Aveva scelto di lasciare Napoli molto prima che terminasse lo scorso campionato. Molto prima che il San Paolo ribollisse di passione per il tecnico che, come nessun altro, aveva riavvicinato i partenopei al tricolore.
Il Chelsea lo aveva sondato e cercato a metà campionato, raccogliendo il suo entusiasmo e il suo desiderio di consacrazione. Successo che ha meritato tassello dopo tassello, dalla provincia al trionfo in Europa League. Maurizio Sarri si è meritato il Chelsea ed oggi la Juventus.
Ma, per farlo, ha lasciato indietro “i cadaveri” di chi ha proiettato in lui molto di più di quello che fosse realmente. Era, resta e sarà solo e soltanto un professionista. La favola del Comandante resta un vaneggiamento di una parte del tifo che sfugge quotidianamente al contatto con la realtà, con l’effettiva dimensione del Napoli e del calcio.
Sarebbe bastato che, al termine della scorsa stagione, il tecnico trovasse il coraggio di dire a chi lo amava la verità: certe opportunità, professionali ed economiche, arrivano una sola volta nella vita. Accettare è un dovere verso se stessi.
E invece no. Ha preferito farsi scudo della società, aggrovigliando ulteriormente il rapporto col tifo. Inasprendo le critiche, paventando apocalittiche previsioni di ridimensionamento, fingendo che di lì a poco ci sarebbe stato uno smantellamento. E’ partito solo Jorginho, destinazione Londra. Sponda Blues, casa di Sarri. Il Napoli ha rilanciato col migliore allenatore italiano. Ripetendo gli stessi, identici, risultati. Smentendolo, denudandolo.
Sarri deve delle scuse perché non ha detto la verità. Tradendo la passione di chi lo amava, di chi lo idolatrava e anche di chi semplicemente lo supportava con distacco.
Ha dipinto un futuro che non si è mai concretizzato. Si è creato l’alibi perfetto per la fuga dorata, sospinto dalla credibilità che un pubblico ebbro di passione non poteva non riconoscergli. Ha creato le condizioni della lunga e deprimente annata di contestazione alla società ed alla squadra. C’è, nella finzione del suo racconto scorso, una quota di responsabilità su quel vento pretenzioso e ostile che ha aleggiato pesantemente sul San Paolo lungo tutto l’arco della stagione.
Oggi Maurizio Sarri è un “professionista nudo”. La Juventus, uno scranno meritatissimo che ha conquistato a suon di vittorie e qualche bugia in malafede.
Saranno proprie queste bugie, sempre e soltanto queste, la più grande pecca della sua esperienza a Napoli.

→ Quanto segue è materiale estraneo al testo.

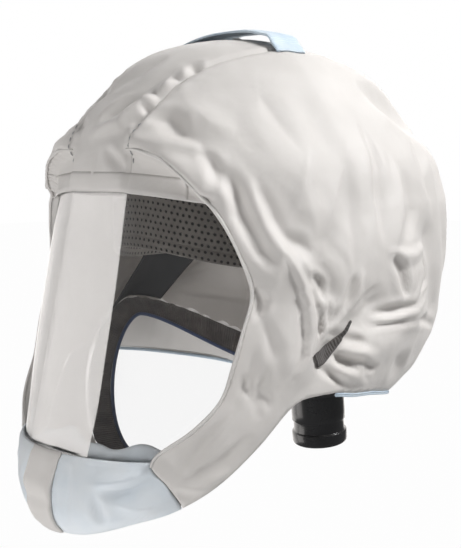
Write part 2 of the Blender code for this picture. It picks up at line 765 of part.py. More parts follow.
# Hose connector, its outside flange and the ring that holds it inside.
end = FLOOR_DROP - HOSE_END_DROP
connector_profile = [
    (HOSE_BORE, FLOOR_DROP - HOSE_TOP_DROP),
    (HOSE_BORE, end),
    (HOSE_RADIUS - 0.0010, end),
    (HOSE_RADIUS + 0.0002, end + 0.0010),
    (HOSE_RADIUS + 0.0005, end + 0.0024),
    (HOSE_RADIUS + 0.0005, end + 0.0100),
    (HOSE_RADIUS - GROOVE_DEPTH, end + 0.0104),
    (HOSE_RADIUS - GROOVE_DEPTH, end + 0.0188),
    (HOSE_RADIUS, end + 0.0192),
    (HOSE_RADIUS, FLOOR_DROP - HOSE_TOP_DROP),
]
hose_connector = body("hose_connector", *leaning(connector_profile, HOSE_SIDES), black_plastic)
low = -GAP - FLANGE_THICK
flange_profile = [(bore, -GAP), (bore, low), (FLANGE_RADIUS - 0.001, low), (FLANGE_RADIUS, low + 0.001), (FLANGE_RADIUS, -GAP)]
hose_flange = body("hose_flange", *leaning(flange_profile, HOSE_SIDES), black_plastic)
low = CLOTH + GAP
ring_profile = [(bore, low), (bore, low + FLANGE_THICK), (FLANGE_RADIUS - 0.001, low + FLANGE_THICK), (FLANGE_RADIUS - 0.001, low)]
retaining_ring = body("retaining_ring", *leaning(ring_profile, HOSE_SIDES), black_plastic)


# Head harness: a padded band round the brow to behind the ears, on two plates that stand on the seal.
def band_point(turn, height, depth=0.0):
    angle = np.radians(turn)
    out = np.stack([np.sin(angle) / BAND_HALF_WIDTH, -np.cos(angle) / BAND_HALF_LENGTH, 0 * angle], -1)
    out /= np.linalg.norm(out, axis=-1, keepdims=True)
    flat = np.stack([BAND_HALF_WIDTH * np.sin(angle), BAND_CENTRE - BAND_HALF_LENGTH * np.cos(angle), height], -1)
    return flat - out * depth


def band_low(turn):
    return -BAND_FRONT_DROP - BAND_SIDE_DROP * ease(0.0, 70.0, np.abs(turn))


turns = np.linspace(-BAND_END_TURN, BAND_END_TURN, 27)
levels = np.linspace(1, 0, 4)[:, None]
turns, levels = np.broadcast_arrays(turns[None, :], levels)
heights = band_low(turns) + BAND_HEIGHT * levels
headband = body("headband", *slab(band_point(turns, heights), band_point(turns, heights, BAND_THICK)), band_foam)

for side, name in ((1, "left"), (-1, "right")):
    turns = side * np.linspace(PLATE_TURN - PLATE_SPREAD, PLATE_TURN + PLATE_SPREAD, 5)
    seat = seal_edge(turns) + seal_outward(turns) * SEAL_BAND * 0.8
    seat[:, 2] += SEAL_THICK + PLATE_THICK
    top = band_point(turns, np.full(5, PLATE_TOP), -GAP)
    lower = band_point(turns, band_low(turns), -GAP)
    middle = lower * 0.55 + seat * 0.45
    inner = np.array([top, lower, middle, seat])
    out = np.stack([side * np.ones(5), 0 * turns, 0 * turns], -1)
    plate = slab(inner + out * PLATE_THICK, inner)
    body("ear_plate_" + name, *plate, black_plastic)

# Light-blue edging under the lower edge of the back, along the cloth's own edge points.
edging = low_turns[low_turns > EDGING_TURN]
edging = np.concatenate([edging, -edging[-2::-1]])
path = cloth_point(edging, np.full(len(edging), 2.0), CLOTH / 2)
path[:, 2] -= BINDING_RADIUS + GAP
hem_binding = body("hem_binding", *tube(path, BINDING_RADIUS, 4, False), blue_knit)

# Elastic strips in the ear gathers.
for side, name in ((1, "left"), (-1, "right")):
    share = np.linspace(0, 1, 8)[None, :]
    across = np.array([-0.5, 0.0, 0.5])[:, None]
    width = STRIP_WIDTH * (0.35 + 0.65 * ease(0.0, 0.7, share))
    turn = STRIP_HIGH_TURN + (STRIP_LOW_TURN - STRIP_HIGH_TURN) * share
    height = -CHIN_DROP * (STRIP_HIGH + (STRIP_LOW - STRIP_HIGH) * share) + across * width * 0.8
    turn = turn - np.degrees(across * width * 0.6 / HALF_WIDTH)
    turn, height = np.broadcast_arrays(turn, height)
    run = height_run(turn, height)
    face = cloth_point(side * turn, run, -(STRIP_LIFT + STRIP_THICK))
    back = cloth_point(side * turn, run, -STRIP_LIFT)
    body("ear_strip_" + name, *slab(face, back), dark_elastic)

# Carrying loop across the crown, with its feet on the cloth as it is built.
tree = BVHTree.FromPolygons([tuple(point) for point in sheet_points], sheet_faces)


def crown_top(x, y):
    place = tree.ray_cast(Vector((x, y, CROWN_HEIGHT + 0.1)), Vector((0.0, 0.0, -1.0)))[0]
    return place.z


loop_steps = [0.0, 0.45, 0.84, 0.93, 1.0]
loop_across = [-step for step in reversed(loop_steps[1:])] + loop_steps
loop_rises = [0.95, 1.0, 0.92, 0.5, 0.0]
loop_heights = list(reversed(loop_rises[1:])) + loop_rises
depths = [LOOP_PLACE + LOOP_WIDTH * share for share in (-0.5, 0.0, 0.5)]
under = []
for step, rise in zip(loop_across, loop_heights):
    x = step * LOOP_HALF_SPAN
    foot = [crown_top(x, y) + 2 * GAP for y in depths]
    under.append([(x, y, z + (CROWN_HEIGHT + LOOP_RISE - z) * rise) for y, z in zip(depths, foot)])
under = np.array(under)
above = under + np.array([0.0, 0.0, LOOP_THICK])
carry_loop = body("carry_loop", *slab(above, under), loop_web)
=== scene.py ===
"""Looks of the protective hood: finer cloth, visor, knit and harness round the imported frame."""

import math
from collections import namedtuple

import bmesh
import bpy
import numpy as np
from mathutils import Matrix, Vector
from mathutils.bvhtree import BVHTree
from mathutils.geometry import delaunay_2d_cdt


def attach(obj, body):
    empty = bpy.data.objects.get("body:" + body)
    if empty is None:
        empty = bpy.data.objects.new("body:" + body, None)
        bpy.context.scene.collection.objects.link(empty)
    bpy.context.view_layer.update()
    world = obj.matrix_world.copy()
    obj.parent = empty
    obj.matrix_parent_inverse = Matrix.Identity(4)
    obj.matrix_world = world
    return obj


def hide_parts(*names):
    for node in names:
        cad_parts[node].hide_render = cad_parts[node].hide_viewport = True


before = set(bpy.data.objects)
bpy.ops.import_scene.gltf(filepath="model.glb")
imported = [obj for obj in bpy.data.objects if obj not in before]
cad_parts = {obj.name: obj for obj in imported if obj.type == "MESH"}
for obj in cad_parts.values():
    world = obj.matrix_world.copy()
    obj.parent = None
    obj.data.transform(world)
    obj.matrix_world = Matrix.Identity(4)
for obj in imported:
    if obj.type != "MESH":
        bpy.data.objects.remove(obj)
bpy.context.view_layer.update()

# Main sizes of the hood, outside.
HALF_WIDTH = 0.129
BROW_REACH = 0.136
BACK_REACH = 0.164
CROWN_HEIGHT = 0.138
BROW_HEIGHT = 0.034
TEMPLE_DIP = 0.009
CHIN_DROP = 0.181
BAG_DROP = 0.110
PLAN_CENTRE = -0.017

# Thickness of the CAD's cloth, and the clearance between pieces that are pressed together.
CLOTH = 0.0013
GAP = 0.0003

# Visor: where its lower edge is, and how far it is sewn in under the cloth.
VISOR_BOTTOM = 0.128
VISOR_TUCK = 0.006
VISOR_GAP = 0.0010
CHIN_TUCK = 0.004
CHIN_SEAM_GAP = 0.6

# Head harness.
BAND_HALF_WIDTH = 0.077
BAND_HALF_LENGTH = 0.094
BAND_CENTRE = -0.009
BAND_HEIGHT = 0.044
BAND_THICK = 0.004
BAND_END_TURN = 118.0
BAND_FRONT_DROP = 0.0035
BAND_SIDE_DROP = 0.0135
PLATE_THICK = 0.0025
PLATE_TURN = 92.0
PLATE_SPREAD = 17.0
PLATE_TOP = 0.012

# Neck seal, an elastic band round a saddle-shaped loop.
SEAL_HALF_WIDTH = 0.083
SEAL_FRONT = 0.098
SEAL_BACK = 0.032
SEAL_EAR_DROP = 0.062
SEAL_CHIN_DROP = 0.148
SEAL_NAPE_DROP = 0.100
SEAL_BAND = 0.017
SEAL_THICK = 0.0018
BINDING_RADIUS = 0.0013

# Hose connector.
HOSE_RADIUS = 0.021
HOSE_BORE = 0.0175
HOSE_PLACE = 0.078
HOSE_END_DROP = 0.167
HOSE_TOP_DROP = 0.104
FLOOR_DROP = 0.1225
HOSE_LEAN = 6.0
FLANGE_RADIUS = 0.0245
FLANGE_THICK = 0.003

# Carrying loop on the crown.
LOOP_WIDTH = 0.027
LOOP_HALF_SPAN = 0.060
LOOP_THICK = 0.0015
LOOP_PLACE = -0.015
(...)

Di certo Sarri ha le sue responsabilità, ma non si può citare, in questo giudizio, a mio avviso sin troppo duro nei suoi confronti, una società, dunque un presidente che a quanto a “dire la verità” é sul fondo di una ipotetica classifica nel panorama calcistico nostrano. Restano 3 anni magici, non coronati dal più bello dei “premi” per via di qualche (per usare un eufemismo) opacità nell’anno del debutto del Var. Dopo la recente sconfitta del nostro ex condottiero, sulla panchina degli acerrimi nemici, per me restano parole oneste e non da “paraculo” come detto da qualcuno. Come non sottolineare la tattica meschina di ADL nell’addossargli tutta la colpa del suo addio. Negli ultimi 25 anni di Napoli, quei 3, restano un eccellenza, così importante, che per inerzia ha portato un secondo posto, al suddetto miglior allenatore italiano, che siedeva su quella panchina, arrivato come chissà, invece l’anno successivo (in corso), quando ha potuto mettere mano sulla squadra, ci siamo ritrovati a seguire una squadra a tratti imbarazzante. Un biennale d’oro, nonostante gli anni ai box, alla fine della favola, abbiamo assistito ad un benservito : una squadra in totale confusione, e per Ancelotti una fuga, doppiamente d’oro, a quanto pare già pronta.